Required work: Start at the line containing "make_head(painted_wood)", stop at the line containing "if empty is", and set down every line in that stretch exactly as written, and nothing else.

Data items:

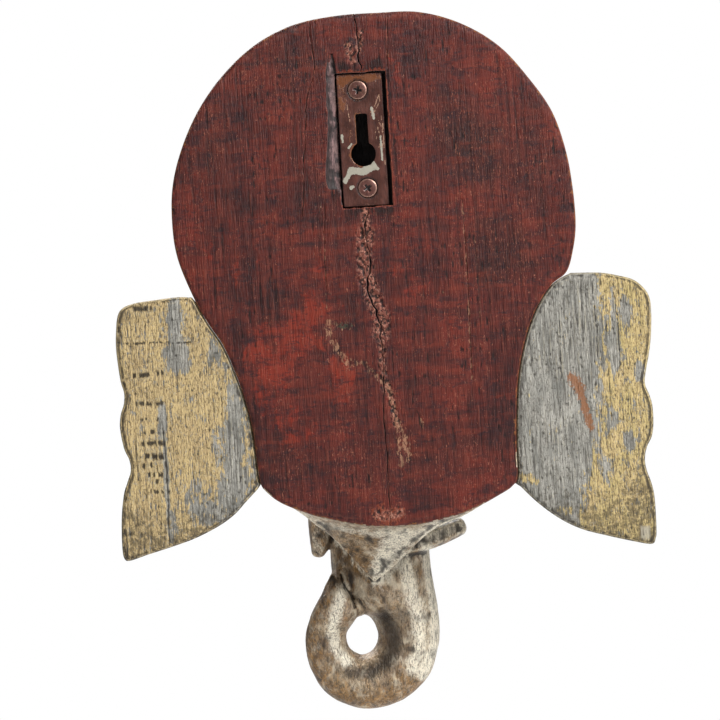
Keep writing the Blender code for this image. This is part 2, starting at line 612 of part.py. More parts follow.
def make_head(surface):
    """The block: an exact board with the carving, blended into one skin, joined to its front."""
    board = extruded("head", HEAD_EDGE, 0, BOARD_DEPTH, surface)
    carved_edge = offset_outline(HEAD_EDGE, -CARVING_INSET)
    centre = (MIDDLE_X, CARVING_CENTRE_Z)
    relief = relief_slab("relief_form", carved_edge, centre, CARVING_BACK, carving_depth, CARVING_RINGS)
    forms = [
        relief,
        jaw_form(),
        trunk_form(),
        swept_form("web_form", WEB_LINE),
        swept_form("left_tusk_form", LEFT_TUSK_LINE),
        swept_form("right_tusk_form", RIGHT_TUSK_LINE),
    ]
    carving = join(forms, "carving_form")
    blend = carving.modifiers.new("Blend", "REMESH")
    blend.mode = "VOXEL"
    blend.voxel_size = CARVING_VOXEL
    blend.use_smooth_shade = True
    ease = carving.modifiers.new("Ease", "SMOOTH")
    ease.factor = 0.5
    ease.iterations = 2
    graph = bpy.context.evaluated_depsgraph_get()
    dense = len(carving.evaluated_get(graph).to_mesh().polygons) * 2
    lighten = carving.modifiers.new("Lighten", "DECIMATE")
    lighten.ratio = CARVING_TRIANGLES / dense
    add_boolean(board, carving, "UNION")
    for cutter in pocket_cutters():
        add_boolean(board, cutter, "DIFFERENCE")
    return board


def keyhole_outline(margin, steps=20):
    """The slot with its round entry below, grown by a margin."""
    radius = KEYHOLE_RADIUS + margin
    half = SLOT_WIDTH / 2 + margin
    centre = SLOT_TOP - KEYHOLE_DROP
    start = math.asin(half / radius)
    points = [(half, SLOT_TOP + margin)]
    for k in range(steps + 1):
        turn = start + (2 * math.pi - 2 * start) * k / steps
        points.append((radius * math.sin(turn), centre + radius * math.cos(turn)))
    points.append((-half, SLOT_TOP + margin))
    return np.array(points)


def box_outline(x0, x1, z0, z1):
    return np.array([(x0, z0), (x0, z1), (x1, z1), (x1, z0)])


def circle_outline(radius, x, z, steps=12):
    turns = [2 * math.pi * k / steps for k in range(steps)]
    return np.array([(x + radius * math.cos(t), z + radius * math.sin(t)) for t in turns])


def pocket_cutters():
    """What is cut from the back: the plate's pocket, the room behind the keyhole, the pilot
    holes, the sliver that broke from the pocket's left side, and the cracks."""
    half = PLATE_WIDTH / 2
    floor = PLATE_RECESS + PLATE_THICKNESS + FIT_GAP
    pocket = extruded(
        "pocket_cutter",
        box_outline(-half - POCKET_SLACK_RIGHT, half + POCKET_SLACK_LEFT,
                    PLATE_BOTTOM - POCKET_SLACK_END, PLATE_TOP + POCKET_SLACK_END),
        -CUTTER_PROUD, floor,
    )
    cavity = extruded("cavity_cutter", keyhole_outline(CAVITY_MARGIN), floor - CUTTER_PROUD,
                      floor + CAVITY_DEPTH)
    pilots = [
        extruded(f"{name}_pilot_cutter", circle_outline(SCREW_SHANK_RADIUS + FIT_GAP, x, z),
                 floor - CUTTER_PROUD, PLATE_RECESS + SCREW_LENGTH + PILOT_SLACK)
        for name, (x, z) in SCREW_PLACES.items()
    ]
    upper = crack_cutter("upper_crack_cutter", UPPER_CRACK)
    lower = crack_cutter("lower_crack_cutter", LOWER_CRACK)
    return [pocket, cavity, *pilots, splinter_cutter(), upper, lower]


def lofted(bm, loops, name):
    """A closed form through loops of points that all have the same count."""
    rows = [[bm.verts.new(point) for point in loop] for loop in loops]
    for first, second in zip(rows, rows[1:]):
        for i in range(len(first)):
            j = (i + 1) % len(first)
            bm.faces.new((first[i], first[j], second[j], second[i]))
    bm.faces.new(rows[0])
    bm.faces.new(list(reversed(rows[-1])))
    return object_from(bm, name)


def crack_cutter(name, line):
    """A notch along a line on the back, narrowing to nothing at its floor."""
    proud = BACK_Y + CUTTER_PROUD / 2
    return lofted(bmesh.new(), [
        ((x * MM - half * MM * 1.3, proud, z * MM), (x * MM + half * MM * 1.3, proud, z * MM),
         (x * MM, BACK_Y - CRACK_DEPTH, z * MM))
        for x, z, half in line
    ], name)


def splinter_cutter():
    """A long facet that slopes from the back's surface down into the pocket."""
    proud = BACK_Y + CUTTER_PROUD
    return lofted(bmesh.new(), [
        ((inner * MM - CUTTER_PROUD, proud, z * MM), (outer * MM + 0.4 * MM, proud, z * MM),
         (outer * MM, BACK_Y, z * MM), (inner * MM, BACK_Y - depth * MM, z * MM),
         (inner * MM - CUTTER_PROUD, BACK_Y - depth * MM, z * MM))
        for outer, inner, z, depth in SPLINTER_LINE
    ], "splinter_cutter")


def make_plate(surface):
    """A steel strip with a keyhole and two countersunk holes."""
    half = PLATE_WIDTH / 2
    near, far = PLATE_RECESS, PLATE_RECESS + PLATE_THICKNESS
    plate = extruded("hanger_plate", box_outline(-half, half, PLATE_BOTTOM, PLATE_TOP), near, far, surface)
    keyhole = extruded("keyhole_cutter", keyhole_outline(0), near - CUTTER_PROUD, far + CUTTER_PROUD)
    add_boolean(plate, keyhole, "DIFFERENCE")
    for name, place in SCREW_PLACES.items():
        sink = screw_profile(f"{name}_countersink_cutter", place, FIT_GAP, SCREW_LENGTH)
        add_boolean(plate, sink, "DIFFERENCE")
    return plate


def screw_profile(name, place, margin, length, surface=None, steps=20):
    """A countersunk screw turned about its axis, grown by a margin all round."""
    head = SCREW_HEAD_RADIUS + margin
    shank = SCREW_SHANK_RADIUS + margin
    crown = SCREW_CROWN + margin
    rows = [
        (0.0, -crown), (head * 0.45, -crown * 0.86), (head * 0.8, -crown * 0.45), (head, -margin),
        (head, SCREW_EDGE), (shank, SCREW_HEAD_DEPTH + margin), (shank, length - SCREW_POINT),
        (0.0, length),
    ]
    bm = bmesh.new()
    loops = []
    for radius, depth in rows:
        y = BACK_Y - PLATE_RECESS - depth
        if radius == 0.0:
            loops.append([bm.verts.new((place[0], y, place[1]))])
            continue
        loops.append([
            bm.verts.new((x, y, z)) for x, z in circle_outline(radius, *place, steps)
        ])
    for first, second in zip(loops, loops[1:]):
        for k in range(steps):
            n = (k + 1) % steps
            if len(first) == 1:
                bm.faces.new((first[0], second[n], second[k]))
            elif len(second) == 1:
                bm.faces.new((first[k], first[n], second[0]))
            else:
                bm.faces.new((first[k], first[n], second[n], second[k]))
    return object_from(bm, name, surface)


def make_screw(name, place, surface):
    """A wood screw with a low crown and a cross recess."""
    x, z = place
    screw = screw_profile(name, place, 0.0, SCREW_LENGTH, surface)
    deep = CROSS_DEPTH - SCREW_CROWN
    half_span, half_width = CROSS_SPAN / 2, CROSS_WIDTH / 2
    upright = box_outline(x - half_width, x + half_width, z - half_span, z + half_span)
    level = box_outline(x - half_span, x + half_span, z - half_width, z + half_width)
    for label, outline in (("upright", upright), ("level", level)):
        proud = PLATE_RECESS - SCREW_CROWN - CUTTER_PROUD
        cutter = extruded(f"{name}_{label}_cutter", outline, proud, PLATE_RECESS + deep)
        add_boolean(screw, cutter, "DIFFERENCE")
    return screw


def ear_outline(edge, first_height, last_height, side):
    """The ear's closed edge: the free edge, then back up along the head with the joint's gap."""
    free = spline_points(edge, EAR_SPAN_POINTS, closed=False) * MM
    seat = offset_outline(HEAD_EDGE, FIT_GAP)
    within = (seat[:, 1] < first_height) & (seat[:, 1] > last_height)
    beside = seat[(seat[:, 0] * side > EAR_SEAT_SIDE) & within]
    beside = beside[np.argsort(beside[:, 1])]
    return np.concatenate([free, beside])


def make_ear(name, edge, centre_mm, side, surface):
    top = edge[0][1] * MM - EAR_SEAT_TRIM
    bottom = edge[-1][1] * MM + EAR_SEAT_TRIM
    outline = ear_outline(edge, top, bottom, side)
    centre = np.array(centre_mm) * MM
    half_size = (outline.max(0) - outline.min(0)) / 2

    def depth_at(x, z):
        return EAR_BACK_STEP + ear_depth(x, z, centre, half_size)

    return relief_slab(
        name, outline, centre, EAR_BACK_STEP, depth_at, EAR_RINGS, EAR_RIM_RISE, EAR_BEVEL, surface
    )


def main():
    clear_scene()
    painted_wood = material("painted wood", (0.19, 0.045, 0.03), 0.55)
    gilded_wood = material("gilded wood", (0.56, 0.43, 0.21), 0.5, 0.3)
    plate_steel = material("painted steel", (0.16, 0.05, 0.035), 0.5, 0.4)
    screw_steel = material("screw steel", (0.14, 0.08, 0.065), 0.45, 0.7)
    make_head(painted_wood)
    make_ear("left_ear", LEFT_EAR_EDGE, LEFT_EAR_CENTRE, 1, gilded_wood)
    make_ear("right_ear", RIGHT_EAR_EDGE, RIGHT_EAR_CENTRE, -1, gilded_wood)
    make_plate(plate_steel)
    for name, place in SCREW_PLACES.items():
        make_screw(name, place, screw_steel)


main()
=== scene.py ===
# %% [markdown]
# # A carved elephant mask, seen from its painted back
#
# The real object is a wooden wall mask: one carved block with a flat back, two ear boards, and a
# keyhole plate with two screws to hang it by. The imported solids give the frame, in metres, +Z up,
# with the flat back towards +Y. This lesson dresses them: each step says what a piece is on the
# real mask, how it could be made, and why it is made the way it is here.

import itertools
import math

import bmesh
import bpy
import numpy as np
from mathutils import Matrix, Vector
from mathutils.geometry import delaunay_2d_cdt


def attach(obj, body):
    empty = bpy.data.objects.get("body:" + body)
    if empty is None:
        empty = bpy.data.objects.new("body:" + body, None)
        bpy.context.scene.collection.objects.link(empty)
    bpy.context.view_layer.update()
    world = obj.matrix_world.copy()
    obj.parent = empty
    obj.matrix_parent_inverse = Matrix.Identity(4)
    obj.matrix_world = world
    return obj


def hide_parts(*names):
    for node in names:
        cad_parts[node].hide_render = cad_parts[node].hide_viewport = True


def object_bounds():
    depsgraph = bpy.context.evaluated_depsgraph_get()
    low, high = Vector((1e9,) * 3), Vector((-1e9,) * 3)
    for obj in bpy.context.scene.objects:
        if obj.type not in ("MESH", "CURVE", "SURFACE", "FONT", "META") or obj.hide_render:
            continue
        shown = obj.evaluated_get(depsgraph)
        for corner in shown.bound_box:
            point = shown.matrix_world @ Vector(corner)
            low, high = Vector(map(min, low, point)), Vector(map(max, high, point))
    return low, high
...
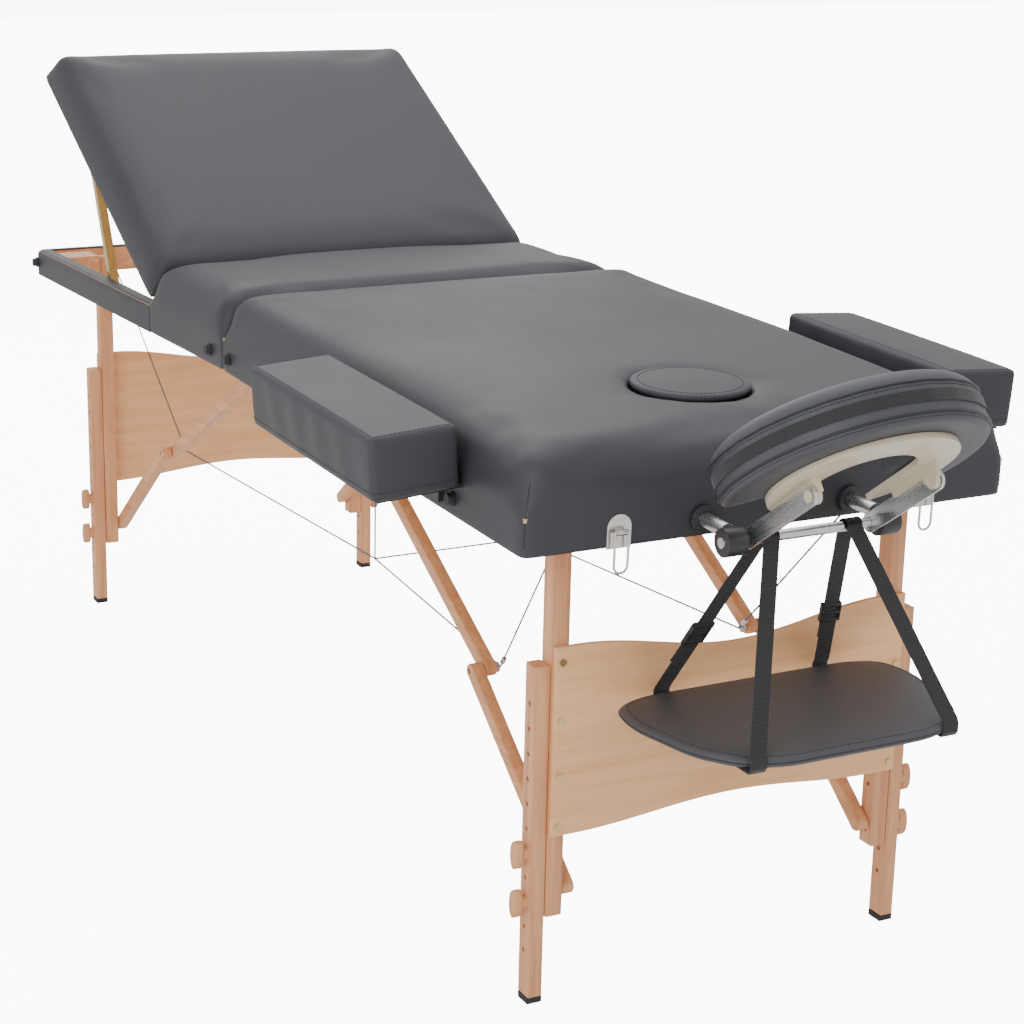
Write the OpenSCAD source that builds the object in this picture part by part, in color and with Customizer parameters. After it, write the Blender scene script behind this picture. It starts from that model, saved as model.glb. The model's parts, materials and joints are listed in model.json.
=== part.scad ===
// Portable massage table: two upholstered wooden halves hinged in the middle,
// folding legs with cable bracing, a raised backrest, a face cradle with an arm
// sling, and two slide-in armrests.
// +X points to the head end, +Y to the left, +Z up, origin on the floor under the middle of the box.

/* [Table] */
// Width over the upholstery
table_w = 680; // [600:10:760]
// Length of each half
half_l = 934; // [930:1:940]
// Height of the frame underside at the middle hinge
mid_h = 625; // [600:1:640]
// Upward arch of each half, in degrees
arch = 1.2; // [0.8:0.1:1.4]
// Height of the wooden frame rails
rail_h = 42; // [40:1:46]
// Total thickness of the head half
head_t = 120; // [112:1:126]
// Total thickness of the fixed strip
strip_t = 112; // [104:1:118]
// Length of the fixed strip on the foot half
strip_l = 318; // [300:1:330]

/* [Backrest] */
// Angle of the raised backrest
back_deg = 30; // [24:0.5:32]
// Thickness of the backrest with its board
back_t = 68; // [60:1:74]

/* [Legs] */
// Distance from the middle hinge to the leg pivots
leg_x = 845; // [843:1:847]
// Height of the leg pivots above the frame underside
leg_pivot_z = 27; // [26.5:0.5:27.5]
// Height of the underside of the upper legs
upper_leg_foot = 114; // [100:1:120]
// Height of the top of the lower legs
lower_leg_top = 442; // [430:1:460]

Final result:
    make_head(painted_wood)
    make_ear("left_ear", LEFT_EAR_EDGE, LEFT_EAR_CENTRE, 1, gilded_wood)
    make_ear("right_ear", RIGHT_EAR_EDGE, RIGHT_EAR_CENTRE, -1, gilded_wood)
    make_plate(plate_steel)
    for name, place in SCREW_PLACES.items():
        make_screw(name, place, screw_steel)


main()
=== scene.py ===
# %% [markdown]
# # A carved elephant mask, seen from its painted back
#
# The real object is a wooden wall mask: one carved block with a flat back, two ear boards, and a
# keyhole plate with two screws to hang it by. The imported solids give the frame, in metres, +Z up,
# with the flat back towards +Y. This lesson dresses them: each step says what a piece is on the
# real mask, how it could be made, and why it is made the way it is here.

import itertools
import math

import bmesh
import bpy
import numpy as np
from mathutils import Matrix, Vector
from mathutils.geometry import delaunay_2d_cdt


def attach(obj, body):
    empty = bpy.data.objects.get("body:" + body)
    if empty is None:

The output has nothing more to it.